— start Source material —

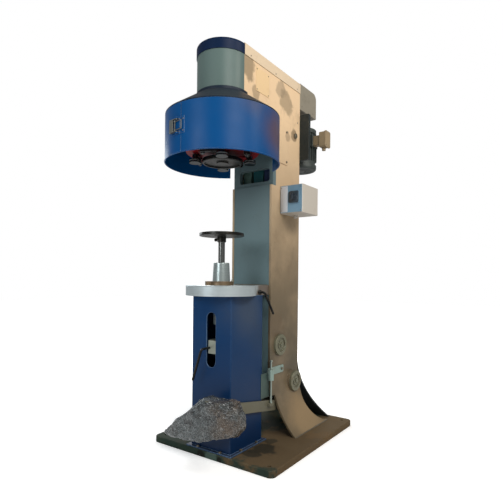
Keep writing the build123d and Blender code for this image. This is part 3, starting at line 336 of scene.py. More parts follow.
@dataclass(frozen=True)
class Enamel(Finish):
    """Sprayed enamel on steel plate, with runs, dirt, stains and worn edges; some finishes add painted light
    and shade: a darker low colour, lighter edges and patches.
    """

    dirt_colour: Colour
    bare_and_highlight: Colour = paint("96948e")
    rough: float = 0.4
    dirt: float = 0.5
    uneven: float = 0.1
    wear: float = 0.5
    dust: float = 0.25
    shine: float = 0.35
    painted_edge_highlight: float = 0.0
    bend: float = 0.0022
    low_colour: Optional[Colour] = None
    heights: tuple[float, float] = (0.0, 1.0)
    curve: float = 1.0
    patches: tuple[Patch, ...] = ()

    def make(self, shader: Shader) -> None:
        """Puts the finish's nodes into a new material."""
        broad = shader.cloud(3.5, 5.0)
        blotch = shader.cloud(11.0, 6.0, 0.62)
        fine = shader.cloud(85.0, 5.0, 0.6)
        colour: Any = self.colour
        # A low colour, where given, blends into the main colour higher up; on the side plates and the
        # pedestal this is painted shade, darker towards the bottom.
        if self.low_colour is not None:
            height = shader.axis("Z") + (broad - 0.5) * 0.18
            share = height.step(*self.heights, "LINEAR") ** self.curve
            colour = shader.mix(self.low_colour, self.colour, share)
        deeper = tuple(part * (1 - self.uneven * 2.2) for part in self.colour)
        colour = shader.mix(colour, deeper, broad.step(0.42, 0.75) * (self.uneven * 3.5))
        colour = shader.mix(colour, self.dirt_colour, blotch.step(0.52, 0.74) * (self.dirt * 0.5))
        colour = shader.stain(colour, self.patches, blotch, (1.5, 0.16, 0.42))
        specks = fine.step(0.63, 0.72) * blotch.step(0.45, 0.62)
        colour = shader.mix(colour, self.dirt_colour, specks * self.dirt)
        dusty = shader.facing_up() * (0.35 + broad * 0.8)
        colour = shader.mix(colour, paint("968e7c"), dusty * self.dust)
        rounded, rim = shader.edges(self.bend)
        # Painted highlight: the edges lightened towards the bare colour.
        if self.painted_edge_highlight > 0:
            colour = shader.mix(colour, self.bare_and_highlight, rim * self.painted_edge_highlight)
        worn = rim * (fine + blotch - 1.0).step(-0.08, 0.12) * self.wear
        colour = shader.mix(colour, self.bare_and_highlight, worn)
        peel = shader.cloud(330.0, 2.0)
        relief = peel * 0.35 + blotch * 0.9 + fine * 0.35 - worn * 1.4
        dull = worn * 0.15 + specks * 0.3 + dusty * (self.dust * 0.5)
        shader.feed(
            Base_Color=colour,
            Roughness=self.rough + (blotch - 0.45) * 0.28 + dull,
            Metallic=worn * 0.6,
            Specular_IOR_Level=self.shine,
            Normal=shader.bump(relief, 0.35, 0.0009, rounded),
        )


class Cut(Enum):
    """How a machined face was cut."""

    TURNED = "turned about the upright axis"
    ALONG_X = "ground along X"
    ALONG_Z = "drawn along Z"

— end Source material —

→ Task to carry out
Pick out, from the lines above, every one that contains the string "part".

→ Reply to the exercise
Keep writing the build123d and Blender code for this image. This is part 3, starting at line 336 of scene.py. More parts follow.
        deeper = tuple(part * (1 - self.uneven * 2.2) for part in self.colour)